Some of this is gaming folklore, and maybe mantras passed down from game developers who were targeting very limited devices (mobile, e.g.) to gamedevs who weren't.
However, a thing to keep in mind about games is that their performance characteristics are dominated by smooth and predictable frame rates. They're not mission-critical software, but they are "FPS-critical" software. A hiccup in frame rates could cause the player to game over in an action game, e.g. As a result, as much as you might find some healthy level of paranoia in mission-critical software about not failing, you can likewise find something similar in gaming about not stuttering and lagging.
A lot of gamedevs I've talked to also don't even like virtual memory and I've seen them try to apply ways to minimize the probability that a page fault could occur at an inconvenient time. In other fields, people might love virtual memory, but games are "FPS-critical". They don't want any kind of weird hiccup or stutter to occur somewhere during gameplay.
So if we start with exceptions, modern implementations of zero-cost EH allow normal execution paths to execute faster than if they were to perform manual branching on error conditions. But they come at the cost that throwing an exception suddenly becomes a much more expensive, "stop the world" kind of event. That kind of "stop the world" thing can be disastrous to a software seeking the most predictable and smooth frame rates. Of course that's only supposed to be reserved for truly exceptional paths, but a game might prefer to just find reasons not to face exceptional paths since the cost of throwing would be too great in the middle of a game. Graceful recovery is kind of a moot concept if the game has a strong desire to be avoiding facing exceptional paths in the first place.
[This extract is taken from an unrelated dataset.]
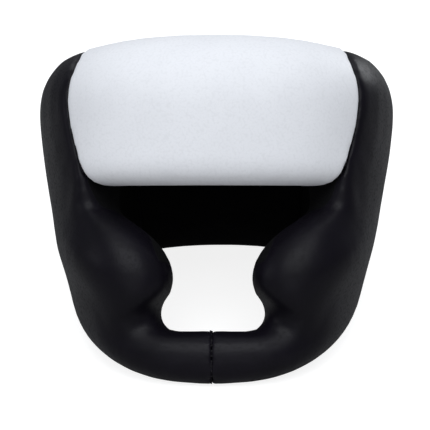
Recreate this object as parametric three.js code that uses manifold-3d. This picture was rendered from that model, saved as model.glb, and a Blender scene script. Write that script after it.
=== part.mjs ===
// Padded head guard with a closed crown, full cheeks and a chin bar, for sport.
// Millimetres, +Z up. It stands by itself on its chin bar and its nape rim, face towards -Y, leaning back.
// Every piece is a patch of the space between two forms: the guard's outside and the head's hollow.
// The forms are worked out square to the face, and the whole guard is leant back at the end.
import * as THREE from "three";
import Module from "manifold-3d";
import { mergeVertices } from "three/addons/utils/BufferGeometryUtils.js";

const wasm = await Module();
wasm.setup();

// Outside form, square to the face
const GUARD_WIDTH = 261; // across the temples
const GUARD_TOP = 256; // chin bar's underside to the dome that the pads follow
const WIDEST_HEIGHT = 189;
const BROW_REACH = 135; // ear line to the front of the brow
const CHIN_REACH = 128; // ear line to the front of the chin bar
const BACK_REACH = 128; // ear line to the back
const NAPE_REACH = 104; // the same at the chin's height, where the back form has drawn in
const JAW_WIDTH = 178; // the form's width at the chin's height
const JAW_CURVE = 1.4; // how late the sides draw in on the way down
const PLAN_SQUARENESS = 2.5;
const JAW_SQUARENESS = 3.5; // the plan's squareness at the chin's height
const DOME_SQUARENESS = 2.45;

// Padding, from the outside form to the hollow
const TEMPLE_PAD = 42;
const JAW_PAD = 30;
const BROW_PAD = 38;
const CHIN_PAD = 31;
const BACK_PAD = 30;
const CROWN_PAD = 27;
const HOLLOW_SQUARENESS = 2.45;

// Face opening
const BROW_HEIGHT = 137;
const EYE_WIDTH = 146; // between the side pads at the brow
const EYE_SLANT = 10; // how much wider the opening is on the inside, at the brow
const MOUTH_GAP = 56; // between the cheeks
const CHIN_BAR_HEIGHT = 37;

// Seams and edges, turned from the front around the ear line, in degrees
const SEAM_TURN = 46.4; // brow pad to side pad, at the temple
const BACK_SEAM_TURN = 138; // side pad to back pad
const SEAM_GAP = 1.5;
const CHIN_SEAM_GAP = 0.5;
const SEAM_ROUND = 3;
const SEAM_ROUND_IN = 3;
const EDGE_ROLL = 16; // rolled free edge, outside
const EDGE_ROLL_IN = 14; // rolled free edge, inside
const TOP_ROLL = 15;
const TOP_ROLL_IN = 4;
const CHIN_SEAM_ROUND = 1.5;

// Stuffing that stands proud of the outside form
const BROW_PUFF = 4;
const CHEEK_PUFF = 11;
const CHEEK_CREASE = 9;

// Ear openings
const EAR_WIDTH = 42;
const EAR_HEIGHT = 56;
const EAR_UP = 112;
const EAR_BACK = 6; // behind the ear line
const EAR_FLARE = 9; // rounding of the opening's lips

// Crown panel and rear strap
const CROWN_WIDTH = 162; // the oval between the pads' top edges
const CROWN_FRONT = 68; // its front edge, ahead of the ear line
const CROWN_BACK = 78;
const CROWN_SQUARENESS = 2.9;
const CROWN_GAP = 0.5; // between the pads' top edges and the panel, as climb
const CROWN_SHARE = 0.5; // the crown panel's thickness, as a share of the padding there
const CROWN_FLOOR = 0.04; // and where its underside lies in it
const STRAP_WIDTH = 46;
const STRAP_THICKNESS = 2.6;
const STRAP_UP = 136;
const STRAP_TURN = 116; // where its ends lie on the side pads
const STRAP_ROUND = 1;
const STRAP_GAP = 0.5;

// Stance: the lean that brings the chin bar's underside and the nape rim down to one level
const LEAN = 23.1;
const SEAT_PRESS = 1.2; // how far the padding is pressed flat where it rests
const RIM_ARCH = 8; // how far the lower rim lifts off between chin and nape

const rad = THREE.MathUtils.degToRad;
const lerp = THREE.MathUtils.lerp;
const smooth = (x, from, to) => THREE.MathUtils.smoothstep(x, from, to);
const bump = (x, middle, reach) => Math.exp(-(((x - middle) / reach) ** 2));
const steps = (from, to, count) =>
  Array.from({ length: count + 1 }, (_, i) => lerp(from, to, i / count));

// Materials
const whiteLeather = new THREE.MeshStandardMaterial({ color: 0xe9eaee, roughness: 0.5 });
const blackLeather = new THREE.MeshStandardMaterial({ color: 0x17161a, roughness: 0.42 });
const blackWebbing = new THREE.MeshStandardMaterial({ color: 0x121214, roughness: 0.85 });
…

Games often have this kind of "startup and go" characteristic, where they can potentially do all their file loading and memory allocation and things like that which could fail in advance on loading up the level or starting the game instead of doing things that could fail in the middle of the game. As a result they don't necessarily have that many decentralized code paths that could or should encounter an exception and that also diminishes the benefits of EH since it doesn't become so convenient if there are only a select few areas maximum that might benefit from it.
For similar reasons to EH, gamedevs often dislike garbage collection since it can also have that kind of "stop the world" event which can lead to unpredictable stutters -- the briefest of stutters that might be easy to dismiss in many domains as harmless, but not to gamedevs. As a result they might avoid it outright or seek object pooling just to prevent GC collections from occurring at inopportune times.
Avoiding smart pointers outright seems a bit more extreme to me, but a lot of games can preallocate their memory in advance or they might use an entity-component system where every component type is stored in a random-access sequence which allows them to be indexed. Smart pointers imply heap allocations and things that own memory at the granular level of a single object (at least unless you use a custom allocator and custom delete function object), and most games might find it in their best interest to avoid such granular heap allocations and instead allocate many things at once in a large container or through a memory pool.
There might be a bit of superstition here but I think some of it is at least justifiable.